Как я отношусь к той выходке Алексиса, к случаю с прохожим-сквернословом? Да я обеими руками за! Этих спесивых людишек надо поучить терпимости, искоренить в них ненависть к ближнему. Как можно – столкнуться с кем-нибудь на оживленной улице и изрыгать всяческие непристойности? Важны не слова сами по себе (эти сукины дети хороши в своем простонародном возмущении), важен заложенный в них заряд ненависти. Скорее вопрос семантики, как сказал бы наш президент Барко[7], умница, – он правил нами четыре года, страдая болезнью Альцгеймера. Он объявил войну наркоторговле и в самый разгар войны позабыл о ней. «С кем мы сражаемся?» – задал он вопрос и поправил вставную челюсть. «С наркобаронами, господин президент», – ответил доктор Монтойя, секретарь президента, работавший его памятью. «А…» – и это все, что сказал мудрый, как всегда, Барко. Он-то не смог бы прижиться нигде: ни в Венесуэле, ни в гробу, ни на Марсе. Да, мой мальчик, вот, наконец, это и случилось: перебрав задир и нахалов, мы закончили с Медельином.
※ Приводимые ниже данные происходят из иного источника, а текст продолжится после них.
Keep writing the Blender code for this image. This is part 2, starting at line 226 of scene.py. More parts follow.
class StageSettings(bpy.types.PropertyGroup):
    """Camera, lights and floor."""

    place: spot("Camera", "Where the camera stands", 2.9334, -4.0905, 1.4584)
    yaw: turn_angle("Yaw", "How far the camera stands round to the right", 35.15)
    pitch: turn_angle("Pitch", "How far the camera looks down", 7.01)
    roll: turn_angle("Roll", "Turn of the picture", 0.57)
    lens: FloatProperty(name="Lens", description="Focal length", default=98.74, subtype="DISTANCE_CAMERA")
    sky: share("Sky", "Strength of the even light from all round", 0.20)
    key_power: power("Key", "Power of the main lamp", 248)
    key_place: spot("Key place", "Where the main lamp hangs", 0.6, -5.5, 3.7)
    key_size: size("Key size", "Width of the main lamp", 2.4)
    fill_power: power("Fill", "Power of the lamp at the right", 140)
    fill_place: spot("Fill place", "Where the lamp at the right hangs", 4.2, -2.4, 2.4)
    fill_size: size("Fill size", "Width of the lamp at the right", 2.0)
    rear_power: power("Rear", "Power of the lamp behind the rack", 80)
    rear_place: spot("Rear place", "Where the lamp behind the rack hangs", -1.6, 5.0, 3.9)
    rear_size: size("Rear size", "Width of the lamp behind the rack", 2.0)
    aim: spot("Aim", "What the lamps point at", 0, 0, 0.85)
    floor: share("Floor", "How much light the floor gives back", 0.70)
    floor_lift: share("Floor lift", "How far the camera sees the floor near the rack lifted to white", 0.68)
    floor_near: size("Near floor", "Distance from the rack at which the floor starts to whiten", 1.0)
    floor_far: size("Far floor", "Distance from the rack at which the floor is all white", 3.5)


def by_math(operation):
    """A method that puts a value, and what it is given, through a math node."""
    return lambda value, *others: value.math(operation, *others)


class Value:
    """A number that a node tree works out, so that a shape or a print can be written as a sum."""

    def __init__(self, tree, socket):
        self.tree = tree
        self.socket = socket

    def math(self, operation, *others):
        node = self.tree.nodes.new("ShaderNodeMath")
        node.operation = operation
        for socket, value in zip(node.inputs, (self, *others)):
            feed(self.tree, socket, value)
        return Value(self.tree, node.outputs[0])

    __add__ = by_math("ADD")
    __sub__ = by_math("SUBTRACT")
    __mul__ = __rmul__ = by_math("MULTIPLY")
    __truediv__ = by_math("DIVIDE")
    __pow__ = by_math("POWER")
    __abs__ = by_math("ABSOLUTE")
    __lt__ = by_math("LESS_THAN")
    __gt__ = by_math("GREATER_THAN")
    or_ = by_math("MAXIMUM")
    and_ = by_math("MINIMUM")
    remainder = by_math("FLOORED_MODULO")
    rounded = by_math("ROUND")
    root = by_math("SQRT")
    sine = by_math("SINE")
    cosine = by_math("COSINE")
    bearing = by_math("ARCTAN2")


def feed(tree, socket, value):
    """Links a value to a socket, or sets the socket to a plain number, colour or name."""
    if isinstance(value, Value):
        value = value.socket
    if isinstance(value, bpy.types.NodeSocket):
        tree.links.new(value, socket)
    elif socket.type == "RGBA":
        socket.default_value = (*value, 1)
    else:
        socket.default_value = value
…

Пора очистить Антиохию от нехороших антиохийцев и населить ее хорошими антиохийцами, пусть это и выглядит онтологическим парадоксом.
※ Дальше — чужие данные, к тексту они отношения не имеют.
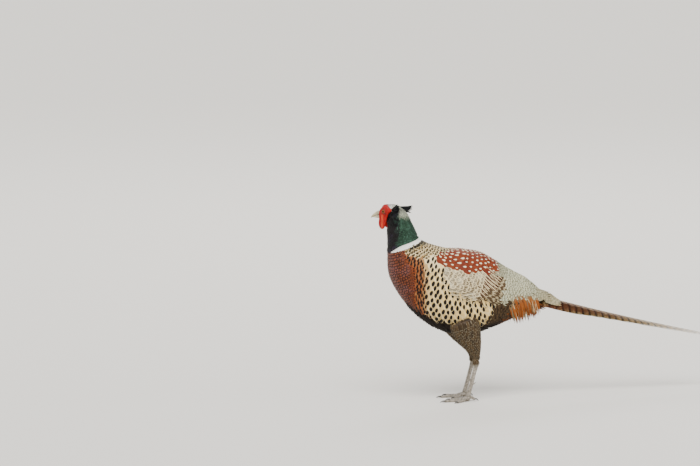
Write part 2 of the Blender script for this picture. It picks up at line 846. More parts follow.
class Feathers:
    """Gathers a piece's feathers: closed vanes with their coordinates and traits."""

    def __init__(self, name, seed):
        self.name = name
        self.draw = np.random.default_rng(seed + sum(map(ord, name)))
        self.parts = []

    def random(self, count):
        return self.draw.random(count)

    def rows(self, start, end, step, arc, spacing, keep=None, jitter=0.1):
        """Tips of staggered feathers: section, angle and step of sections.

        The step is in millimetres along the middle of the arc, the spacing in millimetres across."""
        middle = sum(arc) / 2
        found = []
        t, ring = start, 0
        while t <= end:
            ahead = np.linalg.norm(on_trunk(t + 0.05, middle) - on_trunk(t - 0.05, middle)) * 10
            advance = step / ahead
            angles = np.linspace(*arc, 60)
            path = on_trunk(np.full(60, t), angles)
            length = np.concatenate([[0], np.cumsum(np.linalg.norm(np.diff(path, axis=0), axis=1))])
            count = max(2, round(length[-1] / spacing))
            places = (np.arange(count) + 0.25 + 0.5 * (ring % 2)) * length[-1] / count
            places = places + self.draw.normal(0, jitter * spacing, count)
            angle = np.interp(places, length, angles)
            section = t + self.draw.normal(0, jitter * advance, count)
            found.append(np.stack([section, angle, np.full(count, advance)], -1))
            t, ring = t + advance, ring + 1
        found = np.concatenate(found)
        if keep is not None:
            found = found[keep(found[:, 0], from_spine(found[:, 1]))]
        return found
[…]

Но вернемся к прерванной нити нашего повествования, вернемся к Мачадо и его трансцендентальным размышлениям насчет глаз, вспомним о глазах того мертвеца и спросим себя: отчего их не закрыли? Открытые, все еще сверкающие злобным бешенством, они по-прежнему отражают, немигающие, веселую трепотню, издевательские пересуды пробегающей мимо толпы. Одному такому как-то раз опустили веки, чтобы он не глядел на это безобразие; но веки вновь поднялись, словно у древних кукол, говорящих «Мама».
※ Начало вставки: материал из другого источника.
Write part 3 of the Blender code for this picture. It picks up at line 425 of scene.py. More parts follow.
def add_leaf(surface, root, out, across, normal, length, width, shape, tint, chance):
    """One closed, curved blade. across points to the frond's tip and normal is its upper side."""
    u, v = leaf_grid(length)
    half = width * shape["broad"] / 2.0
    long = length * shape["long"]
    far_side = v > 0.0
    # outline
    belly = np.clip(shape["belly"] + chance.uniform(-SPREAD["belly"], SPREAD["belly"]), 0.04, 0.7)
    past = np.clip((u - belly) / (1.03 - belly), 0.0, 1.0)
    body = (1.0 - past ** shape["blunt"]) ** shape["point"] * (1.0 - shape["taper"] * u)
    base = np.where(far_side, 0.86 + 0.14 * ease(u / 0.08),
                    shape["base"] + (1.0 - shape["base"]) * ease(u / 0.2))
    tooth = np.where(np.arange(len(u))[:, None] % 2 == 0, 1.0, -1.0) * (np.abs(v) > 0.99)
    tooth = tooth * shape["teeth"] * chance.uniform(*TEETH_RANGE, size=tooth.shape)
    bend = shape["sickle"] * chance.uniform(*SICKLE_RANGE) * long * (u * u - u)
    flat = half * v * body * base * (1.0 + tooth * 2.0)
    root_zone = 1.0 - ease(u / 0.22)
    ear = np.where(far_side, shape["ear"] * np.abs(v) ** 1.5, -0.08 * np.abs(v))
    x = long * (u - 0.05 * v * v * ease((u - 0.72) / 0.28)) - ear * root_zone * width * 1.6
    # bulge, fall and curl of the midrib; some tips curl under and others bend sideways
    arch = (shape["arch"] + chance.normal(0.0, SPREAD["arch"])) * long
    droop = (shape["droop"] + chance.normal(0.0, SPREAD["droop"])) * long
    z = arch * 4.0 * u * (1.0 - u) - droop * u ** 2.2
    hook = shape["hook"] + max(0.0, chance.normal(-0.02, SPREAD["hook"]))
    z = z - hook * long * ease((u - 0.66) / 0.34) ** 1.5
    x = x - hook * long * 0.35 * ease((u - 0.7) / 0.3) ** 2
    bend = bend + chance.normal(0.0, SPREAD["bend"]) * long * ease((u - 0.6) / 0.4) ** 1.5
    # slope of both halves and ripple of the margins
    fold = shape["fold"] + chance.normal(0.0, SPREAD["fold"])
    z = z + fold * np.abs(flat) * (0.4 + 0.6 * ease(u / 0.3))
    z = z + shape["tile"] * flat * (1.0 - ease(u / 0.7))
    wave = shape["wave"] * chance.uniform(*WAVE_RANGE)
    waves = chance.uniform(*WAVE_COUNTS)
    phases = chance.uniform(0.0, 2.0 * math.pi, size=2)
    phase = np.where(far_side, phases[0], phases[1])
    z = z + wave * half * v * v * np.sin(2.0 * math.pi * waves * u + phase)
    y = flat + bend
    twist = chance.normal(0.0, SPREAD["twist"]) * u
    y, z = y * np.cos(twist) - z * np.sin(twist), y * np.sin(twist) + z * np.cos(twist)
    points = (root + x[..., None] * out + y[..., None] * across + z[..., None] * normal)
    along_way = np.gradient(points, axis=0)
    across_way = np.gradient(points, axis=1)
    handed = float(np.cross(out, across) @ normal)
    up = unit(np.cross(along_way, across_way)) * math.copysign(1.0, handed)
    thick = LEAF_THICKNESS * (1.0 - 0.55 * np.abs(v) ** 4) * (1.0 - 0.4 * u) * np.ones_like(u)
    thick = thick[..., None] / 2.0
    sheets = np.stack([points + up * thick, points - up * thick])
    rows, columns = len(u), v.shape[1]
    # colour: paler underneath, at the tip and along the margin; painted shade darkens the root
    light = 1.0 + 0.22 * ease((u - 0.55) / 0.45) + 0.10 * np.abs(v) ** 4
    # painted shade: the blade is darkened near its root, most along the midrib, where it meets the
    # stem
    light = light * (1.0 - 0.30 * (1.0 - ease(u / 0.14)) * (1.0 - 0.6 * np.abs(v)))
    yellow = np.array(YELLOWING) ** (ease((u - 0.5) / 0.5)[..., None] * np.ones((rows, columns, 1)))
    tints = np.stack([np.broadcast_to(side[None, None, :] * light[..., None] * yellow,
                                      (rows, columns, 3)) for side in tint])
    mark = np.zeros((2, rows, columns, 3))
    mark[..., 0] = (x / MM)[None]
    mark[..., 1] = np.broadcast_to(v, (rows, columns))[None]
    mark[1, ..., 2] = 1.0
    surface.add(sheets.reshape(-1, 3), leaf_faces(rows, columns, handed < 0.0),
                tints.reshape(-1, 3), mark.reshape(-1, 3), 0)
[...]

Покойники? Покойники – их делаем мы сами! В квартале Аранхуэс, колыбели Прискос – первой банды наемников-профессионалов, пионеров дела, всех их впоследствии замочили, – так вот, я гулял как-то в парке Аранхуэса с Алексисом (или, если угодно, Алексис со мной) в ожидании того, что откроют церковь Сан-Николас-де-Толентино, чтобы осмотреть ее. Там-то я и столкнулся с Покойником. Мы не виделись много месяцев, и я нашел его сильно посвежевшим, «отдохнувшим». «Мотайте отсюда, – сказал он, – а то вас замочат». «Черт, если я хоть немного разбираюсь в этих играх, то замочить меня, думаю посложнее, чем вас, – отозвался я. – Но спасибо за предупреждение». Покойник! Так его назвали после того, как спалили дотла бильярдный зал и всадили в него четыре пульки, и он умер – но потом, когда ночью собрались пьяные парсерос, подняв гроб и горланя хором «Сырую могилу», и уронили его, он открылся, и оттуда выпрыгнул мертвец. То был бледный – бледный, как утверждают, – Покойник, и член его вздулся невероятным образом. Переходя на язык психоанализа, это можно назвать триумфом Эроса над Танатосом. Но какого хрена: психоанализ обанкротился больше, чем марксизм! Мне потом показали Покойника, только что вышедшего из гроба: остатки того, прежнего, сильного и крепкого парня. А сейчас… Обескровленный, белый, бесплотный… Ладно, хватит: кто откажется поболтать с усыновленным Смертью?! Всегда неплохо иметь своего адвоката перед госпожой столь капризного нрава. Но ради чего я все это рассказываю? А, вот что: нас собирались прикончить в Аранхуэсе, квартале, расположенном очень высоко и очень низко: высоко в горах и низко по социальной шкале, как и ее себе представляю. Именно здесь, когда я родился, заканчивался этот бредовый город. Именно здесь сегодня начинаются коммуны: начинается мир.